CEC’s reported statement that Morbi bridge collapse was a factor for delaying announcement of the dates of Gujarat elections
Smt Droupadi Murmu
President of India
Respected Rashtrapati Ji,
I refer to a statement reported to have been made by the Chief Election Commissioner (CEC) on November 3, 2022 that
“Morbi bridge collapse, a factor in delay in Gujarat poll announcement…….the Model Code of Conduct guidelines have been prescribed specifically…… that the commission would also examine whether the release of the inquiry report into the Morbi tragedy, which left 135 people dead, would disturb the level playing field in the two-phase elections scheduled for Gujarat on December 1 and December 5” (https://www.deccanherald.com/national/west/morbi-bridge-collapse-a-factor-in-delay-in-gujarat-poll-announcement-cec-1159108.html).
I assume that the observations attributed to the CEC have been authentically reported.
The Commission had announced the Himachal Pradesh elections as early as on October 14 and delayed announcing the Gujarat elections till November, 3, though counting of votes in both the States would be held on December 8.
Had the Election Commission announced the dates of Gujarat elections, along with those of Himachal Pradesh elections, as it did, on October 14, the question of linking the same to the Morbi bridge tragedy would not have arisen in the first instance! For reasons best known to the Commission, it delayed announcing the dates for Gujarat elections. The Morbi bridge tragedy occurred more than a fortnight after the Commission announced the dates for elections in Himachal Pradesh.

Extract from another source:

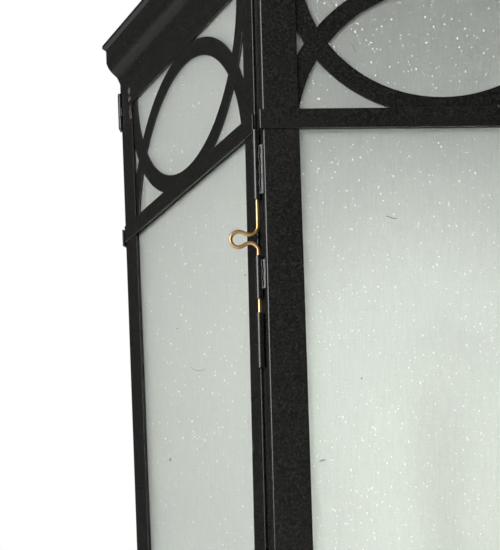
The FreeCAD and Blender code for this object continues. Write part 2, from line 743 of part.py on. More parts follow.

Even assuming that the government receives the inquiry report on the Morbi tragedy well before the date of Gujarat elections, it is not clear as to how the Commission would be required to act on it on the questionable ground that it will disturb the “level playing ground” for the political parties.
The people of Gujarat and the rest of the country are anxious that the circumstances under which the Morbi bridge collapse occurred are thoroughly investigated and those responsible, directly and indirectly, prosecuted in a deterrent manner, irrespective of whether it affects the image of one political party or the other. It may not be appropriate for the Election Commission to act in any manner, either with reference to the date of completion of the Morbi inquiry or the date of release of the inquiry report, as the public at large, deeply disturbed by this unfortunate tragedy, are eagerly waiting for the inquiry findings, irrespective of the elections.
For the CEC to refer to the Morbi tragedy and the findings from the inquiry report, and link the same to the possibility of disturbing the “level playing field” among the parties, raises serious concerns about the neutrality of the Commission vis-a-vis the different political parties contesting the Gujarat elections. To the best of my understanding, it is independent of the Model Code of Conduct.
After all, in a democracy like ours, it is for the voters to exercise choice among the political parties, based on how a political party in power has performed and what lies in store with others.
Article 324 of the Constitution envisages the Election Commission of India to be an independent authority, entrusted with the responsibility of conducting elections in a free and fair manner. The Commission should not only be impartial in conducting elections but also appear to be so in terms of public perception. Public trust in the institution is of paramount importance.
As a concerned citizen, I feel that it is a fit case for Rashtrapatiji to intervene, if necessary, by seeking the considered view of the Hon’ble Supreme Court on further course of action to ensure that the Commission as an institution remains independent and not subject to extraneous factors that could affect its functioning.